Abstract

Previous sequence-stratigraphic work has emphasized the key role of paleosols and associated sand-dominated fluvial bodies as key features for interpreting alluvial architecture. The temporal resolution of the ancient record is, however, insufficient to fully explain the complex relationship between soil formation and the evolution of fluvial systems under changing sea-level and climate conditions. In this paper, we present a detailed record of paleosol–channel belt relationships reconstructed from the subsurface of a rapidly subsiding region (Po Plain, Italy) that spans almost all of the last glacial-interglacial cycle (∼120 k.y.). The studied succession preserves a systematic bipartite zonation into a thick paleosol-bearing segment close to the basin margin and a sand-dominated interval, with vertically amalgamated channel belts, in an axial position.

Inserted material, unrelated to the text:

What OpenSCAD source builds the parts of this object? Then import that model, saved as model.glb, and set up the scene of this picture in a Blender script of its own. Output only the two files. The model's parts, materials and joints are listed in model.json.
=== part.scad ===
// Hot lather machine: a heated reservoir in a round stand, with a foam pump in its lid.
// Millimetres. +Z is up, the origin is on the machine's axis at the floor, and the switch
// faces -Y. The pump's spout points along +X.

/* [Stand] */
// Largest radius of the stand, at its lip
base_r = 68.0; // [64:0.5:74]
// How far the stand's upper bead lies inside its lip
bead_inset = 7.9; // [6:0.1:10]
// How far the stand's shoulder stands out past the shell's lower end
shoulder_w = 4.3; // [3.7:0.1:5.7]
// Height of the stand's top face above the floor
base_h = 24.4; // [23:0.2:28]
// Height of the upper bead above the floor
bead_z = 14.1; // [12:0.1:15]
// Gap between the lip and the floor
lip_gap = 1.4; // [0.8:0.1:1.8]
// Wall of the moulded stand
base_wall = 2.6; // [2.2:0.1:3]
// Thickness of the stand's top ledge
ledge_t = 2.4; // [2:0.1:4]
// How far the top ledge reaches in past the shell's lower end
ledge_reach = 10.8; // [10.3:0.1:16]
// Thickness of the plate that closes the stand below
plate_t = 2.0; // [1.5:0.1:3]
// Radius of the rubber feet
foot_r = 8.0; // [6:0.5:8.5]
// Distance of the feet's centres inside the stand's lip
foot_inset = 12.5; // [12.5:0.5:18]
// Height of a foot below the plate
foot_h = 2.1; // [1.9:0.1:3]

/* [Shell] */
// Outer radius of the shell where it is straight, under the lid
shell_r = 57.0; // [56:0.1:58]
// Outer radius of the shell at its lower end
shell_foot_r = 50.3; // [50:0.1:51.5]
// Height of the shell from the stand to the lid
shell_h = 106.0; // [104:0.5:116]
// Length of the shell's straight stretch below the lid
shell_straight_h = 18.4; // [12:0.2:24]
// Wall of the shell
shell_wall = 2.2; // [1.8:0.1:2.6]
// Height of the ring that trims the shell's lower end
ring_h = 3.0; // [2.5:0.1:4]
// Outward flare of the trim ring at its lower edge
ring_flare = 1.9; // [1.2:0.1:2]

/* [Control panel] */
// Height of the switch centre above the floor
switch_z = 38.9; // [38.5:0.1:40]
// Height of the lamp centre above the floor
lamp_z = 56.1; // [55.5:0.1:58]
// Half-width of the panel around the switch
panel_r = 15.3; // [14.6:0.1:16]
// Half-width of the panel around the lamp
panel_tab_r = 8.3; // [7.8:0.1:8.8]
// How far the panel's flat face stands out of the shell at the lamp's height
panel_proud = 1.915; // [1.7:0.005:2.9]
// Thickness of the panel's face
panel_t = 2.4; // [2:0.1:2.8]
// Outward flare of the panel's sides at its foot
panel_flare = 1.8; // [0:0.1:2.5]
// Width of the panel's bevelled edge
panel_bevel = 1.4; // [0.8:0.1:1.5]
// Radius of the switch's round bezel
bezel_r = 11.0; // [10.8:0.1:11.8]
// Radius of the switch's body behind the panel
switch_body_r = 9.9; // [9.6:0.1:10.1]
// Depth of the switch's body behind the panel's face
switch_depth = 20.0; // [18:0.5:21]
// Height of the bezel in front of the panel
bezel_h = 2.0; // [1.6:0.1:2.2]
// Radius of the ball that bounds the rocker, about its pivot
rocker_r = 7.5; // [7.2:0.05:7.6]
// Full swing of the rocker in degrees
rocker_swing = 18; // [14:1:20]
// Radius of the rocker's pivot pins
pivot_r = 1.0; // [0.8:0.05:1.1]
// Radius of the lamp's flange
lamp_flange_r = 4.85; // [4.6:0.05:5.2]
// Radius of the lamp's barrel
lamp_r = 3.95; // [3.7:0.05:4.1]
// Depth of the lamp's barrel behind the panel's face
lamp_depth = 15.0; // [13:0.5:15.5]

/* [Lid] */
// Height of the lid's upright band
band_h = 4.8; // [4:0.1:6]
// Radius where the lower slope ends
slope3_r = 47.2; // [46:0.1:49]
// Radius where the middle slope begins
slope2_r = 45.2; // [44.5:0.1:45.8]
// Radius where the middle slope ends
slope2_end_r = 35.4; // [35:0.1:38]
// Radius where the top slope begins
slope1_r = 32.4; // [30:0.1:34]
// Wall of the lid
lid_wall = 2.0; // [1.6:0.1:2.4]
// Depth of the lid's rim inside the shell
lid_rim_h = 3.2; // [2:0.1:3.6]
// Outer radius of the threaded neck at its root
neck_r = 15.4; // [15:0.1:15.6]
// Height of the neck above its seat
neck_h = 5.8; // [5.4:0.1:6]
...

Individual paleosols are weakly developed and represent key stratigraphic markers that can be traced basinwide into adjacent, essentially contemporaneous, unconfined channel-belt deposits. Unlike conventional models of late Quaternary alluvial–coastal plain systems, no persistent incised valley was established in the Po system during the last glacial-interglacial cycle. Continuous accommodation was the key depositional control on alluvial stratigraphy during the prolonged (∼90 k.y.) phase of late Pleistocene sea-level fall, which led to the deposition of a thick, dominantly aggradational alluvial succession. The development of shallowly incised, short-lived valley systems took place only at the transition to glacial stages associated with substantial sea-level drop (marine oxygen isotope stage [MIS] 3-2 transition, and possibly MIS 5-4 transition). This study shows that in rapidly subsiding settings with high rates of sedimentation, incised valley systems may be replaced by aggradationally stacked, essentially nonincised fluvial bodies. In these cases, overbank packages bounded by immature paleosols represent the most likely alternative to the highly weathered interfluve paleosol predicted by classic sequence-stratigraphic models. Fourth-order sequence boundaries and lower-rank erosional surfaces may be easily confused at the ∼100 k.y. scale, and transgressive surfaces, defining the onset of retrogradation, may become the most readily identifiable sequence-stratigraphic surfaces.